### WHAT YOU SHOULD DO:
Copy the data below exactly.

### DATASET CONTENT:
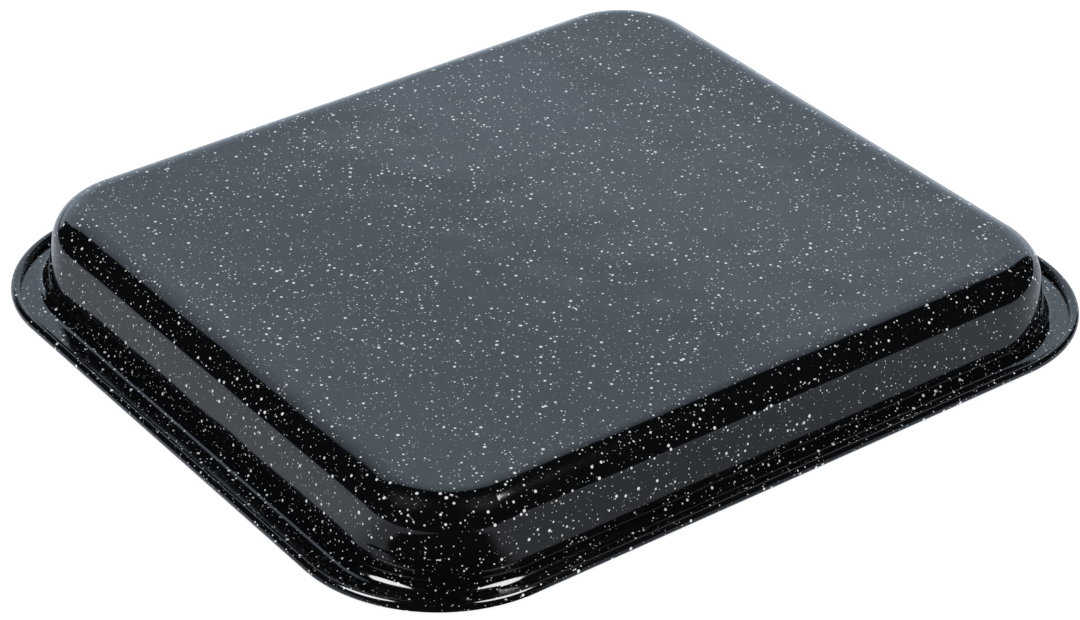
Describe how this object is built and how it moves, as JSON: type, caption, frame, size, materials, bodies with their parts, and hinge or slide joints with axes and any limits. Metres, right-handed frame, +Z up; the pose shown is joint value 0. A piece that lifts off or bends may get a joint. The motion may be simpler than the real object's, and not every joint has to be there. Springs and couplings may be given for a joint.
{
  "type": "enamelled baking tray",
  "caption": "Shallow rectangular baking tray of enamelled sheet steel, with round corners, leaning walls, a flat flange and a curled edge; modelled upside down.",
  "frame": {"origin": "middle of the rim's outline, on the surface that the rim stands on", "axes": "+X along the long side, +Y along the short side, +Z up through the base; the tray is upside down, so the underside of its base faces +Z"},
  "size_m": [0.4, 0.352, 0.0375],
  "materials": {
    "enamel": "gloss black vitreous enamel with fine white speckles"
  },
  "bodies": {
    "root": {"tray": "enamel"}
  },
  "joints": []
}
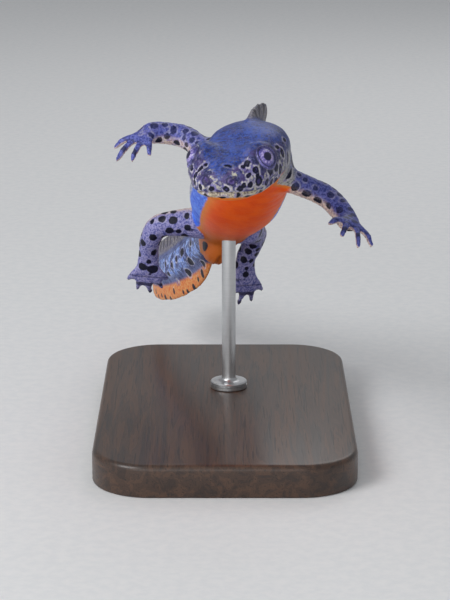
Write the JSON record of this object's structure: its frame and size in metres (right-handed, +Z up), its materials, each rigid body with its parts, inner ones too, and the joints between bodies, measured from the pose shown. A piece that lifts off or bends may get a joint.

### RESULT OF THIS TASK:
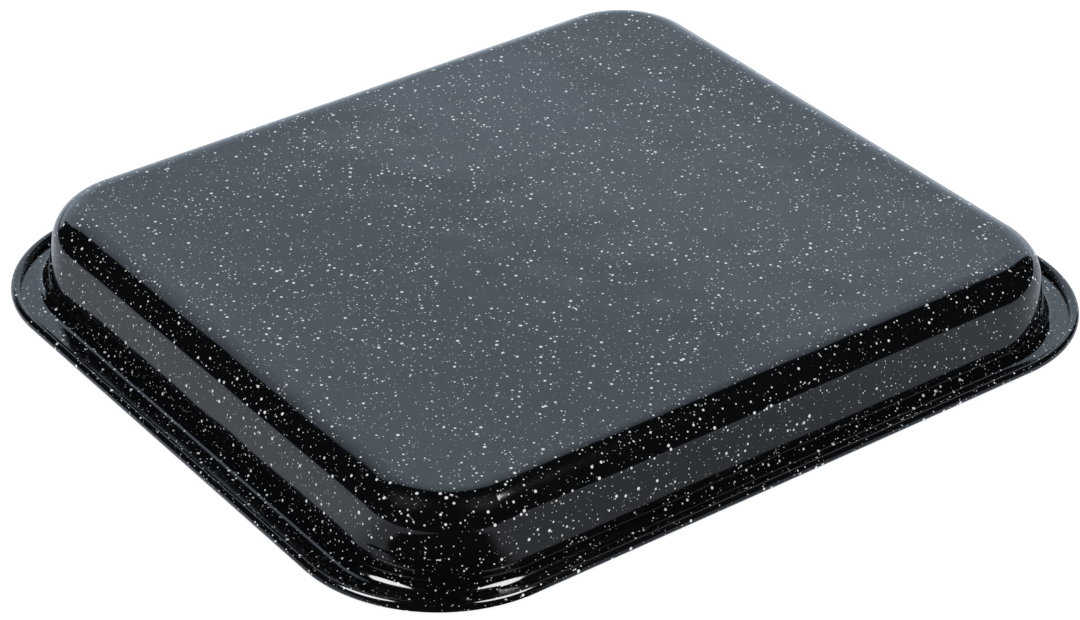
Describe how this object is built and how it moves, as JSON: type, caption, frame, size, materials, bodies with their parts, and hinge or slide joints with axes and any limits. Metres, right-handed frame, +Z up; the pose shown is joint value 0. A piece that lifts off or bends may get a joint. The motion may be simpler than the real object's, and not every joint has to be there. Springs and couplings may be given for a joint.
{
  "type": "enamelled baking tray",
  "caption": "Shallow rectangular baking tray of enamelled sheet steel, with round corners, leaning walls, a flat flange and a curled edge; modelled upside down.",
  "frame": {"origin": "middle of the rim's outline, on the surface that the rim stands on", "axes": "+X along the long side, +Y along the short side, +Z up through the base; the tray is upside down, so the underside of its base faces +Z"},
  "size_m": [0.4, 0.352, 0.0375],
  "materials": {
    "enamel": "gloss black vitreous enamel with fine white speckles"
  },
  "bodies": {
    "root": {"tray": "enamel"}
  },
  "joints": []
}
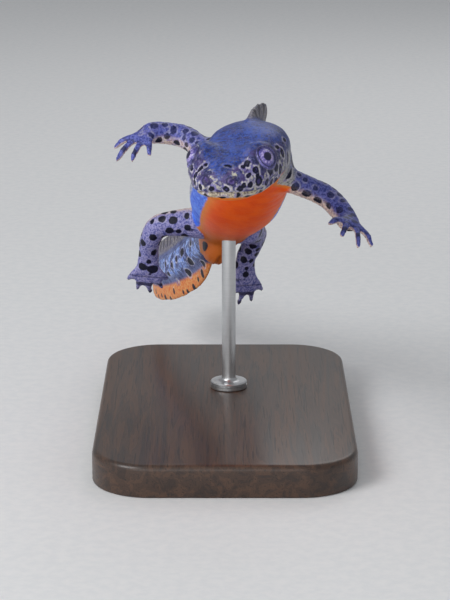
Write the JSON record of this object's structure: its frame and size in metres (right-handed, +Z up), its materials, each rigid body with its parts, inner ones too, and the joints between bodies, measured from the pose shown. A piece that lifts off or bends may get a joint.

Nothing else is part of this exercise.